Specifically, Labor claims that the Likud government agreed not to “veto” the names of any Palestinian terrorists submitted by Jibril, who he wanted released in return for the three Israeli soldiers he was holding in Damascus. The Likud government also agreed that the terrorists, once freed, could return to their homes in the West Bank, Gaza Strip or even in Israel if they had been legal residents at the time of their arrests, the Laborites say.

As a result, terrorists serving life sentences for murder were freed and about 600 of them elected to return to their homes in Israel or the administered territories.

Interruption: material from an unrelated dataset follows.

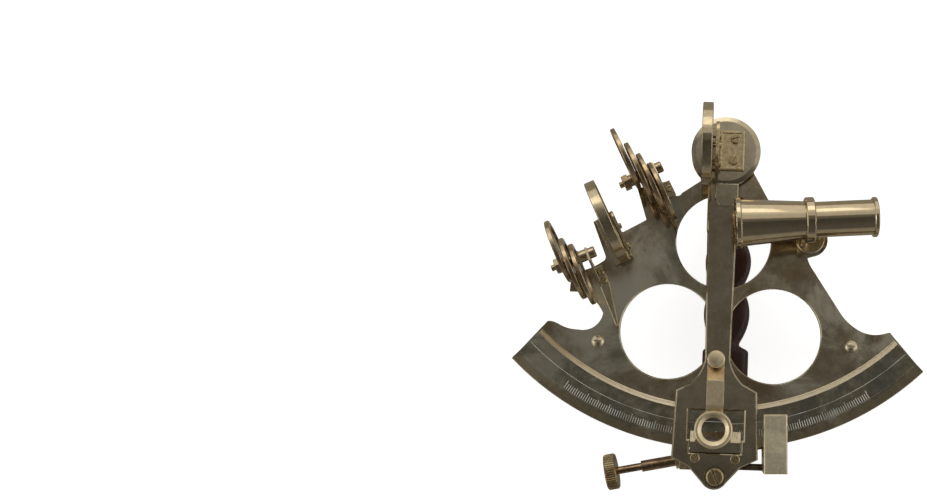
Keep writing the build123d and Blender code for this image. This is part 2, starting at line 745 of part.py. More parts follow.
def along_pin(shades, start, shape):
    """A round shape moved onto a set's pin, starting at a distance along it."""
    return shade_set_place(shades) * Pos(start, 0, shade_pin_height) * Rot(0, 90, 0) * shape


def shade_pins():
    """The two shade pins: a slotted head outside the bracket and a threaded tail."""
    pins = []
    for shades in (index_shades, horizon_shades):
        pin = Pos(0, 0, -1.6) * rod(shade_pin_radius, shade_pin_end + 1.6)
        head = rod(2.9, 3.6)
        head = chamfer(head.edges().group_by(Axis.Z)[-1], 0.4)
        head -= Pos(0, 0, 3.6) * Box(7, 0.8, 2.0)
        pins.append(along_pin(shades, 0, pin + Pos(0, 0, shade_pin_end) * head))
    return pins


def shade_nuts():
    """Hexagon nuts on the tails of the shade pins."""
    nuts = []
    for shades in (index_shades, horizon_shades):
        nut = extrude(RegularPolygon(4.3, 6) - Circle(shade_pin_radius + 0.02), 3.4)
        nut = chamfer(nut.edges().group_by(Axis.Z)[0], 0.3)
        nuts.append(along_pin(shades, 0.6, nut))
    return nuts


def shade_washers():
    """Friction washers beside every shade, and a spacer where a set has room left."""
    washers = []
    side_gap = 0.06
    for shades in (index_shades, horizon_shades):
        count = len(shades["leans"])
        start = 4.0
        for number in range(count + 1):
            centre = shade_first + number * shade_pitch
            end = centre - shade_thick / 2 - side_gap if number < count else shade_pin_end - 1.2
            washers.append(along_pin(shades, start, tube(3.1, shade_pin_radius + 0.02, end - start)))
            start = centre + shade_thick / 2 + side_gap
    return washers


def shade_bracket(shades):
    """An angle bracket: an upright that carries the pin, and a foot along the frame."""
    upright_start = shade_pin_end - 1.2
    outline = [(-19.0, 0), (-4.6, 0), (-4.6, 3.0), (3.4, 5.6), (3.4, 9.4), (-4.0, 11.0), (-9, 8.5)]
    outline = Plane.YZ * Polyline(*outline, close=True)
    upright = Pos(upright_start, 0, 0) * extrude(make_face(outline), 1.2)
    back = upright_start + shades["foot_width"]
    foot_end = -7.0 - shades["foot_length"]
    foot_face = Polyline(
        (upright_start, -7.0),
        (back, -7.0),
        (back, max(foot_end, -17.5)),
        (upright_start + shades["foot_tip"], foot_end - 0.01),
        (upright_start, foot_end - 0.01),
        close=True,
    )
    foot = plate_of(make_face(foot_face), 1.4)
    foot = chamfer(top_edges(foot), 0.3)
    hole = Pos(0, 0, shade_pin_height) * Rot(0, 90, 0) * rod(shade_pin_radius, 30)
    for y in shades["foot_screws"]:
        foot -= Pos(shade_pin_end + foot_screw_in, y, 0) * rod(small_stem, 2)
    return shade_set_place(shades) * (upright + foot - hole)


def bracket_screws():
    """Small slotted screws in the feet of the brackets that stand on the frame."""
    screws = []
    turns = [10, 80, 30, 60, 20]
    spots = []
    for shades in (index_shades, horizon_shades):
        for y in shades["foot_screws"]:
            place = shade_set_place(shades) * Pos(shade_pin_end + foot_screw_in, y, 1.4)
            spots.append(place)
    for spot in telescope_foot_spots:
        spots.append(Pos(*spot, frame_top + telescope_foot))
    for turn, place in zip(turns, spots):
        screws.append(place * Rot(0, 0, turn) * slotted_screw(1.8, 1.2, small_stem, 0.5, 0.6))
    return screws


def telescope_bracket():
    """The post from the frame's right lug up to the telescope's collar."""
    foot = Pos(46.6, -42.6, frame_top) * rod(7.6, telescope_foot)
    foot = chamfer(top_edges(foot), 0.5)
    for spot in telescope_foot_spots:
        foot -= Pos(*spot, frame_top) * rod(small_stem, 3)
    post = Pos(45.0, -38.6, frame_top) * Rot(0, 0, telescope_turn) * Box(5.0, 7.0, 17.0, align=bottom_centre)
    post = fillet(post.edges().filter_by(Axis.Z), 1.0)
    ring = telescope_place * Pos(0, 0, collar_start - 2) * rod(collar_radius, 12)
    return foot + post - ring


def telescope_collar():
    """The ring round the telescope's waist."""
    collar = rod(collar_radius, collar_length)
    collar = chamfer(collar.edges().filter_by(GeomType.CIRCLE), 0.5)
    collar -= rod(taper_end_radius, collar_length)
    return telescope_place * Pos(0, 0, collar_start) * collar


def telescope_tube():
    """The telescope's body: objective flange, tapering tube and the seat of the draw tube."""
    profile = Plane.XZ * Polyline(
        (flange_radius - 1.7, 0),
        (flange_radius - 0.5, 0),
        (flange_radius, 0.5),
        (flange_radius, flange_length - 0.5),
        (flange_radius - 0.5, flange_length),
        (taper_start_radius, flange_length),
        (taper_end_radius, collar_start),
        (taper_end_radius, collar_start + collar_length),
        (draw_radius + running_gap, collar_start + collar_length),
        (draw_radius + running_gap, 14.0),
        (flange_radius - 1.7, 4.0),
        close=True,
    )
    return telescope_place * revolve(make_face(profile), Axis.Z)


def lens(radius, bulge, thick):
    """A round lens with one domed face, standing on the XY plane."""
    ball_radius = (radius * radius + bulge * bulge) / (2 * bulge)
    return rod(radius, thick + bulge) & Pos(0, 0, thick + bulge - ball_radius) * Sphere(ball_radius)


def objective_lens():
    """The object glass in the telescope's flange."""
    glass = lens(flange_radius - 1.75, 1.0, 1.4)
    return telescope_place * Pos(0, 0, 3.4) * Rot(180, 0, 0) * glass


def eyepiece_tube():
    """The draw tube with its end rim."""
    end = draw_end + draw_rim_length
    profile = Plane.XZ * Polyline(
        (draw_radius - 0.9, 24.0),
        (draw_radius, 24.0),
        (draw_radius, draw_end),
        (draw_rim_radius - 0.4, draw_end),
        (draw_rim_radius, draw_end + 0.4),
        (draw_rim_radius, end - 0.4),
        (draw_rim_radius - 0.4, end),
        (6.6, end),
        (6.0, end - 1.0),
        (6.0, end - 2.0),
        (draw_radius - 0.9, end - 4.5),
        close=True,
    )
    return telescope_place * revolve(make_face(profile), Axis.Z)


def eyepiece_lens():
    """The small eye lens inside the rim."""
    glass = lens(draw_radius - 0.93, 1.2, 1.0)
    return telescope_place * Pos(0, 0, draw_end - 5.0) * glass


def sextant():
    """Every node of the sextant by name; a list is a group of separate solids."""
    nodes = {
        "frame_plate": frame_plate(),
        "limb_scale": limb_scale(),
        "pivot_bearing": pivot_bearing(),
        "limb_legs": limb_legs(),
        "pivot_leg": pivot_leg(),
        "frame_screws": frame_screws(),
        "handle_grip": handle_grip(),
        "handle_posts": handle_posts(),
        "horizon_mirror_bracket": horizon_mirror_bracket(),
        "horizon_mirror_cup": horizon_mirror_place * mirror_cup(),
        "horizon_mirror_glass": horizon_mirror_place * mirror_glass(),
        "horizon_mirror_adjusters": horizon_mirror_adjusters(),
        "bracket_screws": bracket_screws(),
        "index_shade_bracket": shade_bracket(index_shades),
        "horizon_shade_bracket": shade_bracket(horizon_shades),
        "shade_pins": shade_pins(),
        "shade_nuts": shade_nuts(),
        "shade_washers": shade_washers(),
        "telescope_bracket": telescope_bracket(),
        "telescope_collar": telescope_collar(),
        "telescope_tube": telescope_tube(),
        "objective_lens": objective_lens(),
        "eyepiece_tube": eyepiece_tube(),
        "eyepiece_lens": eyepiece_lens(),
        "index_arm": index_arm(),
        "pivot_disc": pivot_disc(),
        "pivot_shaft": pivot_shaft(),
        "pivot_retaining_screw": pivot_retaining_screw(),
        "index_mirror_bracket": index_mirror_bracket(),
        "index_mirror_cup": index_mirror_place * mirror_cup(),
        "index_mirror_glass": index_mirror_place * mirror_glass(),
        "index_mirror_adjusters": index_mirror_adjusters(),
        "arm_screws": arm_screws(),
        "vernier_scale": vernier_scale(),
        "tangent_block": tangent_block(),
        "tangent_block_screw": tangent_block_screw(),
        "magnifier_post": magnifier_post(),
        "magnifier_knob": magnifier_knob(),
        "magnifier_arm": magnifier_arm(),
        "magnifier_lens": magnifier_lens(),
        "tangent_screw": tangent_screw(),
        "tangent_knob": tangent_knob(),
        "tangent_nut": tangent_nut(),
        "clamp_block": clamp_block(),
        "clamp_guide_bar": clamp_guide_bar(),
        "clamp_screw": clamp_screw(),
    }
    for name, shades in (("index", index_shades), ("horizon", horizon_shades)):
        for number in range(len(shades["leans"])):
            place = shade_place(shades, number)
            nodes[f"{name}_shade_{number + 1}_frame"] = place * shade_frame()
            nodes[f"{name}_shade_{number + 1}_glass"] = place * shade_glass()
    return nodes


def main():
    os.makedirs("parts", exist_ok=True)
    for name, shape in sextant().items():
        solids = shape if isinstance(shape, list) else [shape]
        solids = [solid for part in solids for solid in part.solids()]
        export_step(Compound(children=solids), f"parts/{name}.step")
        print(name, len(solids))


main()
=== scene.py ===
import math

import bmesh
import bpy
from mathutils import Matrix, Vector


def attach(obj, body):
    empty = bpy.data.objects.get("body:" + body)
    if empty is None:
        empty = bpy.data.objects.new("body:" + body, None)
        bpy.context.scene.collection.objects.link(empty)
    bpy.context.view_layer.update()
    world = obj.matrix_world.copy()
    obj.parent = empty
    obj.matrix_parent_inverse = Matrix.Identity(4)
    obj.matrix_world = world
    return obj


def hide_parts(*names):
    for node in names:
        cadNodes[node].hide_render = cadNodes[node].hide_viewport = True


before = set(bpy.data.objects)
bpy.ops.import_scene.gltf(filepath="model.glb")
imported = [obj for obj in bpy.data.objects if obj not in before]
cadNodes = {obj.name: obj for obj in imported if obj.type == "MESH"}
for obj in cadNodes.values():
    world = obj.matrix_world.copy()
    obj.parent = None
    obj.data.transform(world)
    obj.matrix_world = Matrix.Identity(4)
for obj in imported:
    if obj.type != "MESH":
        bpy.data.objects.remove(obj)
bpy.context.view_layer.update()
scene = bpy.context.scene
mm = 0.001
for node in cadNodes.values():  # turned surfaces shade round, corners stay crisp
    node.data.shade_smooth()
    node.data.set_sharp_from_angle(angle=math.radians(30))
print("frame loaded:", len(cadNodes), "brass, wood and glass pieces")


# small node helpers, used by every finish below
def addNode(tree, kind, **settings):
    node = tree.nodes.new("ShaderNode" + kind)
    for name, value in settings.items():
        setattr(node, name, value)
    return node


def feed(tree, socket, source):  # source is a plain value or another node's output
    if isinstance(source, bpy.types.NodeSocket):
        tree.links.new(source, socket)
    else:
        socket.default_value = source


def calc(tree, operation, first, second=0.0, clamp=False):
    node = addNode(tree, "Math", operation=operation, use_clamp=clamp)
    feed(tree, node.inputs[0], first)
    feed(tree, node.inputs[1], second)
    return node.outputs[0]


def times(tree, first, second, clamp=False):
    return calc(tree, "MULTIPLY", first, second, clamp)


def plus(tree, first, second):
    return calc(tree, "ADD", first, second)


def minus(tree, first, second):
    return calc(tree, "SUBTRACT", first, second)


def spread(tree, value, low, high, toLow=0.0, toHigh=1.0):  # soft step from low to high
    node = addNode(tree, "MapRange", interpolation_type="SMOOTHSTEP")
    for socket, source in zip(node.inputs, (value, low, high, toLow, toHigh)):
        feed(tree, socket, source)
    return node.outputs[0]


def mixColour(tree, factor, first, second, mode="MIX"):
    node = addNode(tree, "Mix", data_type="RGBA", blend_type=mode)
    feed(tree, node.inputs[0], factor)
    feed(tree, node.inputs[6], first)
    feed(tree, node.inputs[7], second)
    return node.outputs[2]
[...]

SHIITE SITUATION DIFFERENT

The situation with the Shiite prisoners at Atlit is different. They are not terrorists but guerrillas captured in Lebanon where they were attacking Israeli troops in the process of withdrawing. They were not tried or convicted of any crimes. It was in fact, Israel’s intention to release them once the withdrawal of the Israel Defense Force from south Lebanon was completed.

The Israelis say they would have been freed by now had it not been for the tense situation that developed in the south Lebanon security zone last week after the Israel-backed South Lebanon Army (SLA) detained 21 Finnish soldiers of the United Nations Interim Force in Lebanon (UNIFIL). The soldiers have since been released.